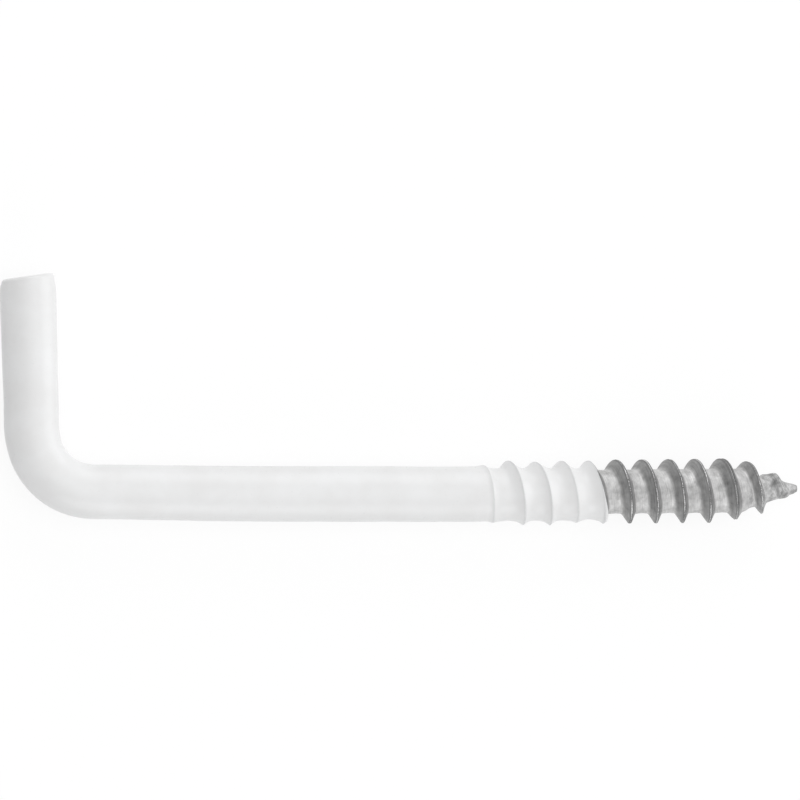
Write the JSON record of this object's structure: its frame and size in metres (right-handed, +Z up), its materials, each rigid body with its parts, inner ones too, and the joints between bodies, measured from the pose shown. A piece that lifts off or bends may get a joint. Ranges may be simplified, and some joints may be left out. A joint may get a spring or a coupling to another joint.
{
  "type": "screw-in hinge pin",
  "caption": "L-shaped wire pin: a plastic-coated arm for a hinge to turn on and a coated shank with a right-hand wood-screw thread and a bare steel point.",
  "frame": {"origin": "middle of the underside of the box round the part, which lies flat with its thread crests on the surface", "axes": "+X along the screw towards its point, +Y across the screw to the side that the pin's arm stands on, +Z up"},
  "size_m": [0.0594, 0.018, 0.0047],
  "materials": {
    "zinc_plated_steel": "rolled, zinc plated, semi-matt with bright burnished edges",
    "white_plastic": "smooth, satin gloss"
  },
  "bodies": {
    "root": {"steel_screw": "zinc_plated_steel", "plastic_coating": "white_plastic"}
  },
  "joints": []
}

■ **To do**
Give the listing again, word for word.

■ **Output for this exercise**
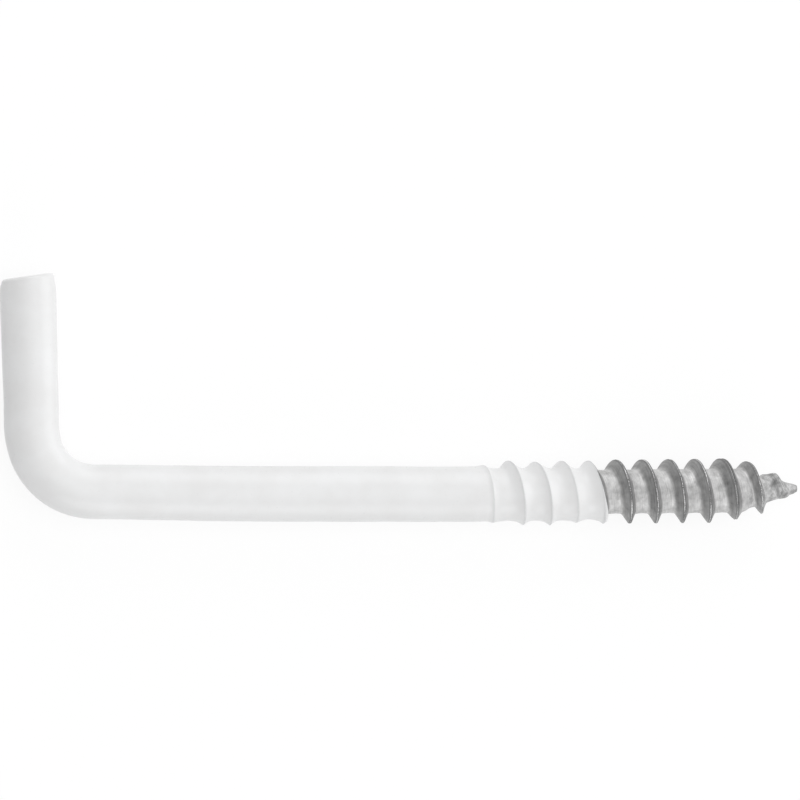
Write the JSON record of this object's structure: its frame and size in metres (right-handed, +Z up), its materials, each rigid body with its parts, inner ones too, and the joints between bodies, measured from the pose shown. A piece that lifts off or bends may get a joint. Ranges may be simplified, and some joints may be left out. A joint may get a spring or a coupling to another joint.
{
  "type": "screw-in hinge pin",
  "caption": "L-shaped wire pin: a plastic-coated arm for a hinge to turn on and a coated shank with a right-hand wood-screw thread and a bare steel point.",
  "frame": {"origin": "middle of the underside of the box round the part, which lies flat with its thread crests on the surface", "axes": "+X along the screw towards its point, +Y across the screw to the side that the pin's arm stands on, +Z up"},
  "size_m": [0.0594, 0.018, 0.0047],
  "materials": {
    "zinc_plated_steel": "rolled, zinc plated, semi-matt with bright burnished edges",
    "white_plastic": "smooth, satin gloss"
  },
  "bodies": {
    "root": {"steel_screw": "zinc_plated_steel", "plastic_coating": "white_plastic"}
  },
  "joints": []
}